- WHAT NEEDS TO BE DONE
Return the first line, the line containing "relief_depth = 3.6", and every line between them, exactly as they stand.

++++ COLLECTED DATA ++++

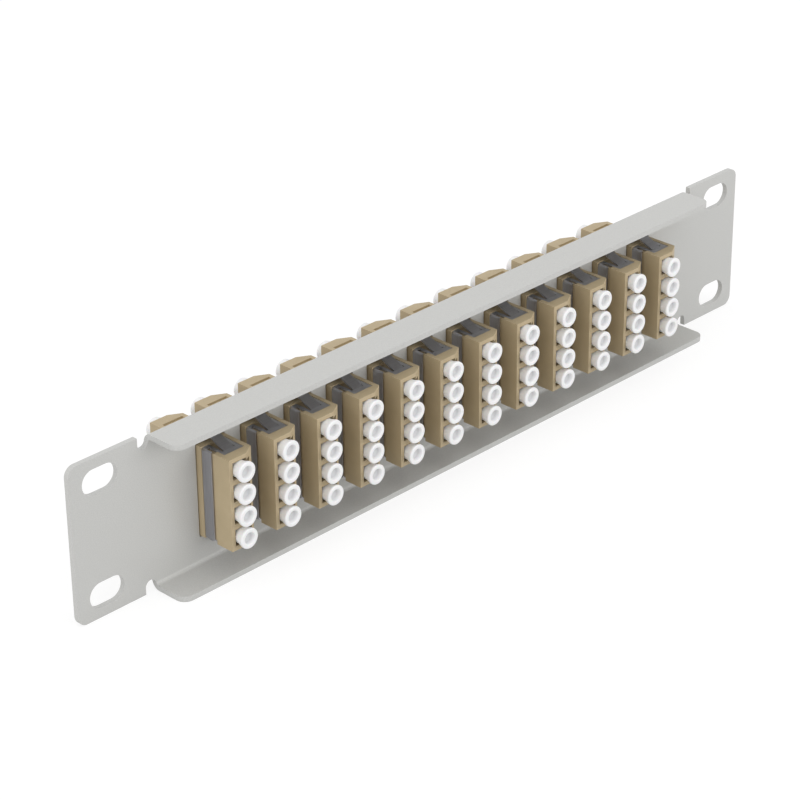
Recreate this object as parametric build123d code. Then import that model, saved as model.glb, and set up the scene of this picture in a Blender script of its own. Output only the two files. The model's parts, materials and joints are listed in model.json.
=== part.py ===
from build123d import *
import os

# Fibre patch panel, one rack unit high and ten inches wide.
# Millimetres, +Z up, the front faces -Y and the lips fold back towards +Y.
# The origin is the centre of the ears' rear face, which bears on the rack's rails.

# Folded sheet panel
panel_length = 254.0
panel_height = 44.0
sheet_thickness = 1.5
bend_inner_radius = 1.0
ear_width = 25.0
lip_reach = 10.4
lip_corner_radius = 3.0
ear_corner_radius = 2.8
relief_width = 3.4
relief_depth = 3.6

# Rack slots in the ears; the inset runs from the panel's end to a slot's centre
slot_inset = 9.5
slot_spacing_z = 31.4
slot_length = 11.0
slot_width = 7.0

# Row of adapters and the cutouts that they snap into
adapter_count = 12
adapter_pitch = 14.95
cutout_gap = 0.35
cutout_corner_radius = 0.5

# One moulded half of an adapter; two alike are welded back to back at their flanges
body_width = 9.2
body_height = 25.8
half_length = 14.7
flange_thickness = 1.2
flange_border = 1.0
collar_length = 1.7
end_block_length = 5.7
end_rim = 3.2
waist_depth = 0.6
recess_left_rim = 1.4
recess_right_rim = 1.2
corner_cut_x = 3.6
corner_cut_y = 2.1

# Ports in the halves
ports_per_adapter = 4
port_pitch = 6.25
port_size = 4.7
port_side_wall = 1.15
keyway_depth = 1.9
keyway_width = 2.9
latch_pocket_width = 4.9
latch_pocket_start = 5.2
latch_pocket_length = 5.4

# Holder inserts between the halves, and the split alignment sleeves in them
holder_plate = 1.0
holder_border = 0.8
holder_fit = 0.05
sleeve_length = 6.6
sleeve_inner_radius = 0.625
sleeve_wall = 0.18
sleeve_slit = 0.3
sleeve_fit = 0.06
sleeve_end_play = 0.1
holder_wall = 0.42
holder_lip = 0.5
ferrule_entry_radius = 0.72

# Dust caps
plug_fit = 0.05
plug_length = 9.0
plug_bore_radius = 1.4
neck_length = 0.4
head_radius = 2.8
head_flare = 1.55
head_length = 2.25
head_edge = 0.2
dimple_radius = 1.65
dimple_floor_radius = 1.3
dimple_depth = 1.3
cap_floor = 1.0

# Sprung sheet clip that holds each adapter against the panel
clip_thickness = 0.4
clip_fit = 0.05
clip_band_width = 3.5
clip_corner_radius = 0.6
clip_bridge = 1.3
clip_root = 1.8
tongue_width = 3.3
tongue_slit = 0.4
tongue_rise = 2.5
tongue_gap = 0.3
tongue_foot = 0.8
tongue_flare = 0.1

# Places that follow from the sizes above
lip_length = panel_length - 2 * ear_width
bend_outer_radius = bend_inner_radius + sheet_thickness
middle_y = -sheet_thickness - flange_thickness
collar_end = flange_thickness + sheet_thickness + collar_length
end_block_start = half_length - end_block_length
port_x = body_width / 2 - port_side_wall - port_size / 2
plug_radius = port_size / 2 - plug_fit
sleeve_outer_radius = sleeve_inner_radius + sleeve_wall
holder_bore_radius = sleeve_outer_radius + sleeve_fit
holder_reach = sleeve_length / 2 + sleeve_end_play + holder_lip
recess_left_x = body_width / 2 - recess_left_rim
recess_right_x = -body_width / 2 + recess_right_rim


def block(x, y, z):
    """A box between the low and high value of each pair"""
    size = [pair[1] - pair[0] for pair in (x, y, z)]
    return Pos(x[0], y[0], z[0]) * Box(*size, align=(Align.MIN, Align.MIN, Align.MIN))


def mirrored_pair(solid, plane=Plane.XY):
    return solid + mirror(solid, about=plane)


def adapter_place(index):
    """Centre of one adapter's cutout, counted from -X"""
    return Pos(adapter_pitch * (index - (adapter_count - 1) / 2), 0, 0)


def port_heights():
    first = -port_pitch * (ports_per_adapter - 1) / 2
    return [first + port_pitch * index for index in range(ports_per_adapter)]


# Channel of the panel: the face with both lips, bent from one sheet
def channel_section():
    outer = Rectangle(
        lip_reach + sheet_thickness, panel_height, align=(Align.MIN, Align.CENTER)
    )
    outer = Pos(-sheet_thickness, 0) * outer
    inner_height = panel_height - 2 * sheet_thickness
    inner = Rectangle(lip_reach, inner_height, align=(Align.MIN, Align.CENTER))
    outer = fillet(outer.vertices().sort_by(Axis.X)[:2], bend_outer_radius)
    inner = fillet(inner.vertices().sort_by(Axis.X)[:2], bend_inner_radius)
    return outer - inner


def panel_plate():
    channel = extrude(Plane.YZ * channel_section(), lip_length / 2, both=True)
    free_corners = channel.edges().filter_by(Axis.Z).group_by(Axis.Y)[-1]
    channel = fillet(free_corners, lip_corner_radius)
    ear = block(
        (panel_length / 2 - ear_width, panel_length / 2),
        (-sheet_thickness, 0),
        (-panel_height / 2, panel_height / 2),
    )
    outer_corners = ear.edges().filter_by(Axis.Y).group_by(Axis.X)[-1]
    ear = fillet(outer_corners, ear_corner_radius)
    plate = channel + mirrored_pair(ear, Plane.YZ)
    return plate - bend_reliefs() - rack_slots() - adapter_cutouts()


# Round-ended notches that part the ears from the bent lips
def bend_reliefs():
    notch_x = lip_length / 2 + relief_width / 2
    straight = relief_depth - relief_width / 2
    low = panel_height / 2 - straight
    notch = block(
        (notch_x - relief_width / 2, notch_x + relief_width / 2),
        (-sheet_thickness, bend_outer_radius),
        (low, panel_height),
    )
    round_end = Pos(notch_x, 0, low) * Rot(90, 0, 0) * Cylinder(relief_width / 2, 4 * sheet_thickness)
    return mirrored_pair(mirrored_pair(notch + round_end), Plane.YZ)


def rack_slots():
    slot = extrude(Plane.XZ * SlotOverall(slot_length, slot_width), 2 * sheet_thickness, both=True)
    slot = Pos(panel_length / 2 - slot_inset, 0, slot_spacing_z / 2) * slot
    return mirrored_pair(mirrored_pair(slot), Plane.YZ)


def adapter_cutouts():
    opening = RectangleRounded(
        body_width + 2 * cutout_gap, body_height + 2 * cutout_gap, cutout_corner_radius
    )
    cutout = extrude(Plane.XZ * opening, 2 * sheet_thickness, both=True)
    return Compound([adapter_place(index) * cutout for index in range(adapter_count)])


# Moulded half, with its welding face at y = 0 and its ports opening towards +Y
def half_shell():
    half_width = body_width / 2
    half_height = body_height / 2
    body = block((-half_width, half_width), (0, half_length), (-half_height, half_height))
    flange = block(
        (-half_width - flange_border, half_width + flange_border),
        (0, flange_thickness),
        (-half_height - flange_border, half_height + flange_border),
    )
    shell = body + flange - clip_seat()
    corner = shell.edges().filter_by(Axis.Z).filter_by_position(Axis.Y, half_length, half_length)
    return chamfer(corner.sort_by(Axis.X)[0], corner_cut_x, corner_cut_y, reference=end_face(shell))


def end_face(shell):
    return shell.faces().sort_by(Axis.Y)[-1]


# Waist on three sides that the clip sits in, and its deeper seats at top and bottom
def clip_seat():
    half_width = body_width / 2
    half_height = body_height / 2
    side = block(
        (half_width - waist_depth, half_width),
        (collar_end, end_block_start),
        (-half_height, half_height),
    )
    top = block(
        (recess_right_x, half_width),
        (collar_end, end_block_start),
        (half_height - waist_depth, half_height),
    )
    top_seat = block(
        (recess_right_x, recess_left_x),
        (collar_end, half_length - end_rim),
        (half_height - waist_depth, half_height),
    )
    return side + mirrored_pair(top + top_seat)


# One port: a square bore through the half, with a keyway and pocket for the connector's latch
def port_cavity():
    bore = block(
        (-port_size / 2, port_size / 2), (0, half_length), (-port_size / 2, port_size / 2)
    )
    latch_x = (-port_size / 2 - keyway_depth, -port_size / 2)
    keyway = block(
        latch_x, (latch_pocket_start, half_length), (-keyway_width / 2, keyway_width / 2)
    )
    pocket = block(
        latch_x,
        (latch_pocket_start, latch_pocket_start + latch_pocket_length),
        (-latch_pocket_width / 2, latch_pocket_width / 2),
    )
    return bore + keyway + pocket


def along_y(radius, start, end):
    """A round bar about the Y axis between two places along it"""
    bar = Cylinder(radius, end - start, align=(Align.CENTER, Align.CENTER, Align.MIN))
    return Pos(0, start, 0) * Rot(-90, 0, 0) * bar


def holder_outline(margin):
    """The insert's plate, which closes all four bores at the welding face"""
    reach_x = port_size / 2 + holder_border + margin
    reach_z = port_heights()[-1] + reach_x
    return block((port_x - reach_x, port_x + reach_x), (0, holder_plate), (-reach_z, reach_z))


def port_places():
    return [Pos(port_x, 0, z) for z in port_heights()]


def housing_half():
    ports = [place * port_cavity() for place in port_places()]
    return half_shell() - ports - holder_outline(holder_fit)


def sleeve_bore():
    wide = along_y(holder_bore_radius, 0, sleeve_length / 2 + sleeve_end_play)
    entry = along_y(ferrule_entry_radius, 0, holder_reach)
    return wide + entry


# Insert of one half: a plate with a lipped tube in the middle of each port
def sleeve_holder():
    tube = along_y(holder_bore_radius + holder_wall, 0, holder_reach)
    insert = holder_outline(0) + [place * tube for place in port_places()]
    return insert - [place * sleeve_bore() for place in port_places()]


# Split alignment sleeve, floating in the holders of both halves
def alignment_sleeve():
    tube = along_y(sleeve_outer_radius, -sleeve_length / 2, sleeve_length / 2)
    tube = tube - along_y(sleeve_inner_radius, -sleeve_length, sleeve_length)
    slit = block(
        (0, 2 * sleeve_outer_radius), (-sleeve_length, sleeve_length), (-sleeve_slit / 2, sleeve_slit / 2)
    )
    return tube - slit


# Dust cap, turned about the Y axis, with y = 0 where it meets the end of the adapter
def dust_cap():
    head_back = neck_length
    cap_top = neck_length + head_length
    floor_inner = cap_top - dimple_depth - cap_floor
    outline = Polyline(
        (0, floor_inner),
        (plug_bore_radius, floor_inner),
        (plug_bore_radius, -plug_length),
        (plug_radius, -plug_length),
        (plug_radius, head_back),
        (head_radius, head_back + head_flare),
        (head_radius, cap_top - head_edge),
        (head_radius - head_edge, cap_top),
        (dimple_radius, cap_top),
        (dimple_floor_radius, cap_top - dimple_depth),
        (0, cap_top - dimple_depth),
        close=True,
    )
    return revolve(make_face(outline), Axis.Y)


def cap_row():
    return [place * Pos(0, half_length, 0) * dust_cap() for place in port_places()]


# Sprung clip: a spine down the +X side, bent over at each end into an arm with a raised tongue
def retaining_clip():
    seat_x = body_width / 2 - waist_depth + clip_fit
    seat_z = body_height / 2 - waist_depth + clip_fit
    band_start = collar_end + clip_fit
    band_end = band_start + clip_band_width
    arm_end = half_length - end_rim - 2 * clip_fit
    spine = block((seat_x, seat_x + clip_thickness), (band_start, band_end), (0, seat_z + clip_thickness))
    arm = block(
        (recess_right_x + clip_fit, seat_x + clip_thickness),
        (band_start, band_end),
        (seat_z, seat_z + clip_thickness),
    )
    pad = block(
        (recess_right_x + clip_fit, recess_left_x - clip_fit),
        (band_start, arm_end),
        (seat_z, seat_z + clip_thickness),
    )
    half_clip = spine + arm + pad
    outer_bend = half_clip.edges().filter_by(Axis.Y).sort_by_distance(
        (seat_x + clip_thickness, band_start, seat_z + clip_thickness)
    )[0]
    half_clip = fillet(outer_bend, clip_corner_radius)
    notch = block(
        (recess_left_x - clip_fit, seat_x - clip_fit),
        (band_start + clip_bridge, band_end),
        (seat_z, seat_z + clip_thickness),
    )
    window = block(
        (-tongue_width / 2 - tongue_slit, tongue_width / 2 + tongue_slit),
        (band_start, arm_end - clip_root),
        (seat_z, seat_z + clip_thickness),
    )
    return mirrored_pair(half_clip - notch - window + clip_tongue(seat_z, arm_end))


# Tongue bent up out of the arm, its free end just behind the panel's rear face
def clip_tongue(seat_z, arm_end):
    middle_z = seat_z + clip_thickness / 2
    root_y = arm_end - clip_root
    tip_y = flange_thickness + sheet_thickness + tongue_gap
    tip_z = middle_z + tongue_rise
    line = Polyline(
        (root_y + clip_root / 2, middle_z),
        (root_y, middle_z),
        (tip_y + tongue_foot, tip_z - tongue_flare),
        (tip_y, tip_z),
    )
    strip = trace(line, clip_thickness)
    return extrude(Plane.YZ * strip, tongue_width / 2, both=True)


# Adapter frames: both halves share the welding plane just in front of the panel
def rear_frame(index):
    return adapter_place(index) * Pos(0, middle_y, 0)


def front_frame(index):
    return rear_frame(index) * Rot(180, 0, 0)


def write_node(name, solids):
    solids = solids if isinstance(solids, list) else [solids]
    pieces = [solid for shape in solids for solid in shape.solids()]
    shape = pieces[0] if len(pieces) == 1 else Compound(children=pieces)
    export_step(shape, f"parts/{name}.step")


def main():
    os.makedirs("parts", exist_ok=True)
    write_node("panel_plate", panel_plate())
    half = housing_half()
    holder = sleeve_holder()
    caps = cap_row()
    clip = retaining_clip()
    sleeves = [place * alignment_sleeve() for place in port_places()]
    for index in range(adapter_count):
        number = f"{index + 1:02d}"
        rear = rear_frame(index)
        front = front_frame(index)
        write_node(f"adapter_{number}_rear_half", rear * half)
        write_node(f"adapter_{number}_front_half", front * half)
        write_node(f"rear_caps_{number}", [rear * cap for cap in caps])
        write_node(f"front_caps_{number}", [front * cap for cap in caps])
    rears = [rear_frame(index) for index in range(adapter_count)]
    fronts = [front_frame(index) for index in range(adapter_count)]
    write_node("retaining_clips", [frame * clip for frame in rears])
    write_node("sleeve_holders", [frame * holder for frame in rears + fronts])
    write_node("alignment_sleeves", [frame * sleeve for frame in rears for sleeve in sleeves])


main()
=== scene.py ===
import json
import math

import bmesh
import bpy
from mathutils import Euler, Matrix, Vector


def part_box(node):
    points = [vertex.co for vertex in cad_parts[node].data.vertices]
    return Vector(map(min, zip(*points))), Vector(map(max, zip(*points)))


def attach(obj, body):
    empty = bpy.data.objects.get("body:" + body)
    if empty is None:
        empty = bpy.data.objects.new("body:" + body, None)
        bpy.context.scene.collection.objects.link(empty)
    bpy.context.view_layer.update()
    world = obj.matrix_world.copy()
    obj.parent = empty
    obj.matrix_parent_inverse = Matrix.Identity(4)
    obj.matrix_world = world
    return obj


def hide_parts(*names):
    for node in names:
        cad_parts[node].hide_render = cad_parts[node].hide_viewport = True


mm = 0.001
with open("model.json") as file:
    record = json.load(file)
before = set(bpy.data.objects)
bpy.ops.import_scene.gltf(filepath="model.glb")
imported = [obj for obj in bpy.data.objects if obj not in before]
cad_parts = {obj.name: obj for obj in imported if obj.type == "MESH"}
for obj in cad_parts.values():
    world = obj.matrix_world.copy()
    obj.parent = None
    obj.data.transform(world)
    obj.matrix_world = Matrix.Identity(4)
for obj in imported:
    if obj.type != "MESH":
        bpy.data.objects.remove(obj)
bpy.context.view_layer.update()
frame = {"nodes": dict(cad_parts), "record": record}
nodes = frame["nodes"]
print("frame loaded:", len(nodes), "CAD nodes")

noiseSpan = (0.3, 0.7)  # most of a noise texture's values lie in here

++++

- TASK RESPONSE
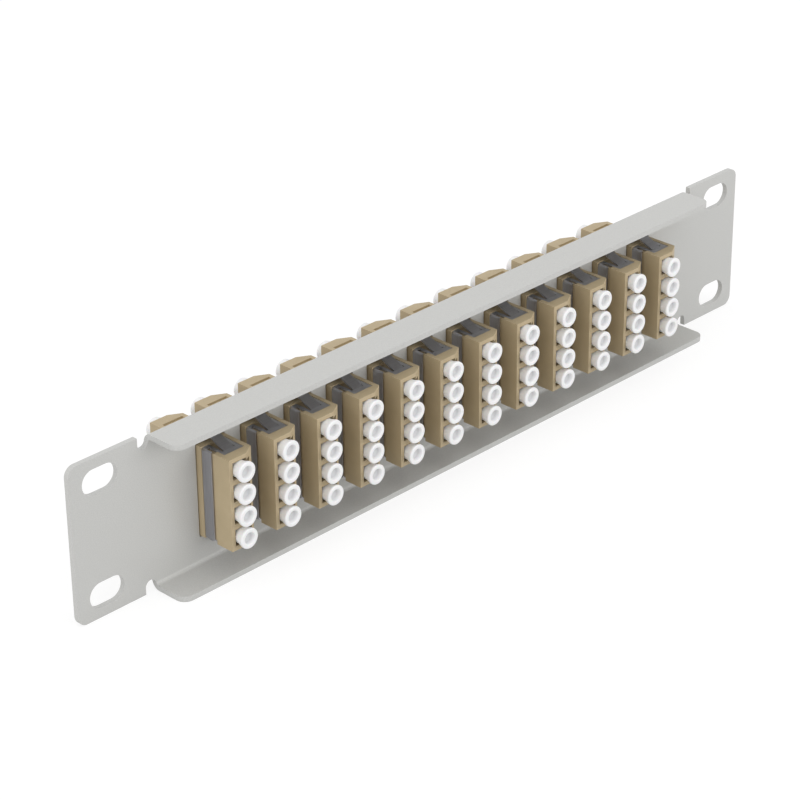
Recreate this object as parametric build123d code. Then import that model, saved as model.glb, and set up the scene of this picture in a Blender script of its own. Output only the two files. The model's parts, materials and joints are listed in model.json.
=== part.py ===
from build123d import *
import os

# Fibre patch panel, one rack unit high and ten inches wide.
# Millimetres, +Z up, the front faces -Y and the lips fold back towards +Y.
# The origin is the centre of the ears' rear face, which bears on the rack's rails.

# Folded sheet panel
panel_length = 254.0
panel_height = 44.0
sheet_thickness = 1.5
bend_inner_radius = 1.0
ear_width = 25.0
lip_reach = 10.4
lip_corner_radius = 3.0
ear_corner_radius = 2.8
relief_width = 3.4
relief_depth = 3.6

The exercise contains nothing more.